A new piece of legislation, the Child Pornography and Obscenity Prevention Amendments of 2006, was sent by the Bush administration to Congress the same day. It primarily seeks to protect children and target those who prey upon them, but other elements were criticised today by an industry body that battles for free speech.
In his address to the National Center for Missing and Exploited Children, Gonzales gave a graphic description of some of the criminal evidence his office has seized to justify the need for tighter laws. "I think it's time to deliver a wake-up call about the true nature and the scope of this criminal activity, the depth of the depravity, and the harm being inflicted upon innocent children," he said.
The full details of the new law had not been revealed at the time of writing. Gonzales said it will help ensure that ISPs report the presence of child porn on their systems by strengthening the penalties for failing to report it. But this appears to stop short of requiring ISPs to monitor their systems. Instead, according to an accompanying Department of Justice statement, "the legislation would triple the current criminal fines levied against providers for knowing and wilful failures to report, making the available fines $150,000 for the initial violation and $300,000 for each subsequent violation."

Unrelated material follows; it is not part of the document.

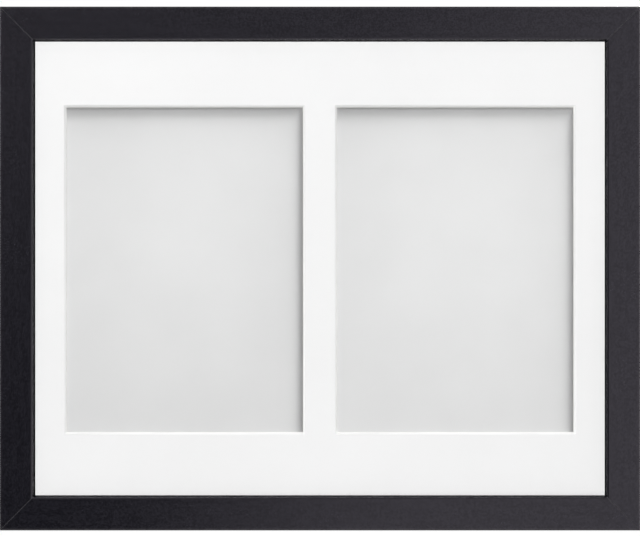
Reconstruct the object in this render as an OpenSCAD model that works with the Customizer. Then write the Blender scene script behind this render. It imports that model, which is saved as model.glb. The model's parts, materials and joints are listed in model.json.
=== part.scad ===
// Collage picture frame: a black mitred moulding round two upright prints behind a
// window mount, closed by a fibreboard back under turn buttons and hung by two D-rings.
// Millimetres. The front faces -Y, +X is the viewer's right and +Z is up. The origin is
// the middle of the bottom rail's underside, halfway through the moulding's depth.

/* [Prints] */
// Width of a print
print_w = 152.4; // [100:0.1:250]
// Height of a print
print_h = 203.2; // [160:0.1:300]
// How far the mount covers each side of a print
cover_w = 4.45; // [2:0.05:8]
// How far the mount covers the top and bottom of a print
cover_h = 3.1; // [2:0.05:8]
// Width of the bar between the windows, at the mount's back
bar_w = 20.8; // [18:0.1:60]
// Width of the mount beside the windows, from the sight edge to the mount's back edge
side_margin = 18.1; // [12:0.1:80]
// Height of the mount above and below windows that lie centred, measured the same way
end_margin = 38.5; // [14:0.1:90]

/* [Frame] */
// Width of a rail's face
rail_w = 20; // [17:0.5:28]
// Depth of a rail's lip, from its front to the glass
lip_t = 6; // [4:0.5:12]
// How far the lip laps over the edge of a pack that lies centred
lap = 5.8; // [4:0.2:7]
// Play between the pack and the rebate on each side
pack_play = 0.8; // [0.4:0.1:1.2]
// Rounding of the edge round the sight opening
sight_r = 1.2; // [0.4:0.1:2]
// Rounding of the outer front edge
outer_r = 0.8; // [0.3:0.1:2]
// Depth of the small V that eases the front edges of each mitre
mitre_ease = 0.25; // [0.1:0.05:0.5]

/* [Pack] */
// Thickness of the glass
glass_t = 2; // [1.5:0.5:3]
// Thickness of the window mount
mount_t = 1.5; // [1:0.1:3]
// Thickness of a print
print_t = 0.25; // [0.2:0.05:0.5]
// Thickness of the gummed hinges that hold the prints
tape_t = 0.1; // [0.1:0.05:0.2]
// Thickness of the undermount behind the prints
undermount_t = 1.4; // [1:0.1:3]
// Thickness of the backing board
board_t = 2.5; // [2:0.5:4]
// Room left between the backing board and the back of the rails
board_room = 0.25; // [0.1:0.05:0.5]

/* [Print hinges] */
// Width of a print hinge
tape_w = 20; // [10:1:30]
// Length of a print hinge on each side of the print's top edge
tape_leg = 10; // [6:1:15]

/* [Corner nails] */
// Length of each arm of a V-nail
nail_arm = 5; // [3:0.5:6]
// Thickness of a V-nail's sheet
nail_t = 0.6; // [0.4:0.1:1]
// Height of a V-nail, along the moulding's depth
nail_h = 7; // [4:0.5:10]
// How far a V-nail is driven below the back
nail_sink = 0.3; // [0.1:0.1:1]
// Clearance round a V-nail
nail_fit = 0.05; // [0.02:0.01:0.1]

/* [Turn buttons] */
// Thickness of a turn button
button_t = 1; // [0.8:0.1:1.5]
// Radius of a turn button's head, round its screw
button_head_r = 5; // [4:0.1:6]
// Radius of its tongue's end
button_tip_r = 3.4; // [2.5:0.1:4]
// How far the tongue reaches over the backing board
button_hold = 8.5; // [6:0.5:12]
// Length of the lifted end that a finger pushes
lift_len = 3.5; // [2:0.5:5]
// Height that the end is lifted by
lift_h = 1.2; // [0.5:0.1:2]
// Gap between a turn button and what it turns on, on each side
button_gap = 0.1; // [0.05:0.05:0.2]

/* [Screws] */
// Radius of a screw over its thread
screw_r = 1.5; // [1.2:0.1:1.8]
// Length of a screw below its head
screw_len = 11; // [8:0.5:12]
// Length of a screw's point
point_len = 2.5; // [1.5:0.5:4]
// Radius of a pan head
pan_r = 2.8; // [2.4:0.1:3.2]
// Height of a pan head
pan_h = 1.9; // [1.5:0.1:2.2]
// Rounding of a pan head's rim
pan_round = 1.1; // [0.5:0.1:1.3]
// Length across the cross recess
recess_len = 3; // [2:0.1:3.6]
// Width of a slot of the cross recess
recess_w = 0.7; // [0.5:0.1:1]
// Depth of the cross recess
recess_depth = 1.1; // [0.5:0.1:1.2]
// Radial clearance of a screw in wood and in sheet
screw_fit = 0.05; // [0.02:0.01:0.1]

/* [Hangers] */
// Width of a hanger's strap
strap_w = 8; // [6:0.5:9]
// Thickness of one layer of the strap, which is folded double
strap_t = 0.8; // [0.6:0.1:1]
// Radius of the ring's wire
wire_r = 1.2; // [0.9:0.1:1.3]
// Radial clearance of the wire in the strap's eye
eye_fit = 0.08; // [0.03:0.01:0.1]
// Distance from the eye down to the strap's screw
strap_screw_drop = 10; // [9:0.5:14]
// Half the ring's width, between the middles of its arms
ring_half_w = 6; // [5.6:0.1:7]
// Radius of the bends beside the ring's straight bar
ring_bend_r = 1.6; // [1.3:0.1:1.8]
// Distance from the eye down to the middle of the ring's bow
bow_drop = 10.4; // [9.5:0.1:15]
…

Warning labels will be required on every page of legal adult porn sites. The detail of this requirement was not revealed. In addition, the legislation would prohibit such sites "from initially displaying sexually explicit material without further action, such as an additional click, by the viewer." There is some ambiguity in the Department's statement: does every page require an additional click – or just the homepage?
The legislation will also ban porn sites from hiding innocuous terms in their code or meta tags so that a search for common terms yields links to the porn site. The law would prohibit an individual from knowingly acting with the intent to deceive another into viewing obscene material, and also prohibits an individual from knowingly acting with the intent to deceive a minor into viewing material harmful to the minor.
The Internet Content Rating Association (ICRA), an industry body that works to protect children from objectionable material while preserving free speech on the internet, welcomed the measures to protect children; but "vigorously opposed" the Government-mandated labelling system.
"ICRA strongly believes that self-regulation of legal internet content leads to the best balance between the free flow of digital content and the protection of children from potentially harmful material," said CEO Stephen Balkam today. He warned that US-based servers will simply move offshore, "to avoid this well intentioned, but fatally flawed law."
ICRA's self-labeling system is applicable in any language. Parents can use filtering software to allow or disallow access to websites based on the information declared in the label. "A nationally mandated system like the one proposed today for sites with sexually explicit material cannot guarantee international compliance," added Balkam.